Lloyd, S. P. (1957, 1982). Least squares quantization in PCM. Technical Note, Bell Laboratories. Published in 1982 in IEEE Transactions on Information Theory, 28, 128–137.

MacQueen, J. (1967). Some methods for classification and analysis of multivariate observations.
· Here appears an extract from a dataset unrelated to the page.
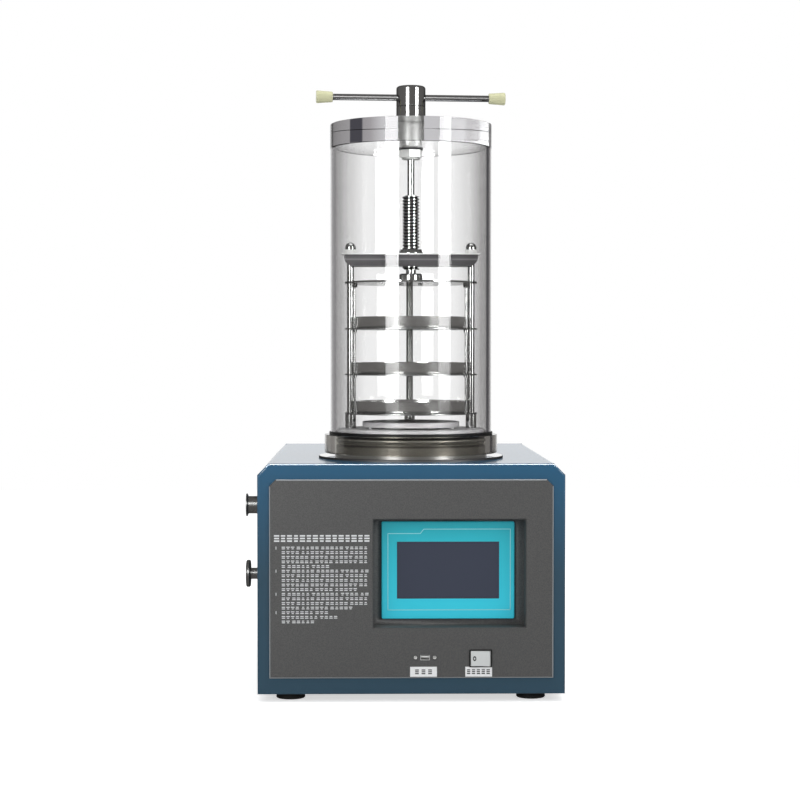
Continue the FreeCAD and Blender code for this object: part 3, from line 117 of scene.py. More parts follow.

In Proceedings of the Fifth Berkeley Symposium on Mathematical Statistics and Probability, pp. 281–297. Berkeley, CA: University of California Press.

Examples

library(CADET)
library(ggplot2)
set.seed(2022)
n <- 150
true_clusters <- c(rep(1, 50), rep(2, 50), rep(3, 50))
delta <- 10
q <- 2
mu <- rbind(c(delta/2,rep(0,q-1)),
c(rep(0,q-1), sqrt(3)*delta/2),
c(-delta/2,rep(0,q-1)) )
sig <- 1
# Generate a matrix normal sample
X <- matrix(rnorm(n*q, sd=sig), n, q) + mu[true_clusters, ]
# Visualize the data
ggplot(data.frame(X), aes(x=X1, y=X2)) +
geom_point(cex=2) + xlab("Feature 1") + ylab("Feature 2") +
 theme_classic(base_size=18) + theme(legend.position="none") +
 scale_colour_manual(values=c("dodgerblue3", "rosybrown", "orange")) +
 theme(legend.title = element_blank(),
 plot.title = element_text(hjust = 0.5))

 k <- 3
 # Run k-means clustering with K=3
 estimated_clusters <- kmeans_estimation(X, k,iter.max = 20,seed = 2021)$final_cluster
 table(true_clusters,estimated_clusters)
#>              estimated_clusters
#> true_clusters  1  2  3
#>             1  0 50  0
#>             2  0  0 50
#>             3 50  0  0
 # Visualize the clusters
 ggplot(data.frame(X), aes(x=X1, y=X2, col=as.factor(estimated_clusters))) +
 geom_point(cex=2) + xlab("Feature 1") + ylab("Feature 2") +
 theme_classic(base_size=18) + theme(legend.position="none") +
 scale_colour_manual(values=c("dodgerblue3", "rosybrown", "orange")) +
 theme(legend.title = element_blank(), plot.title = element_text(hjust = 0.5))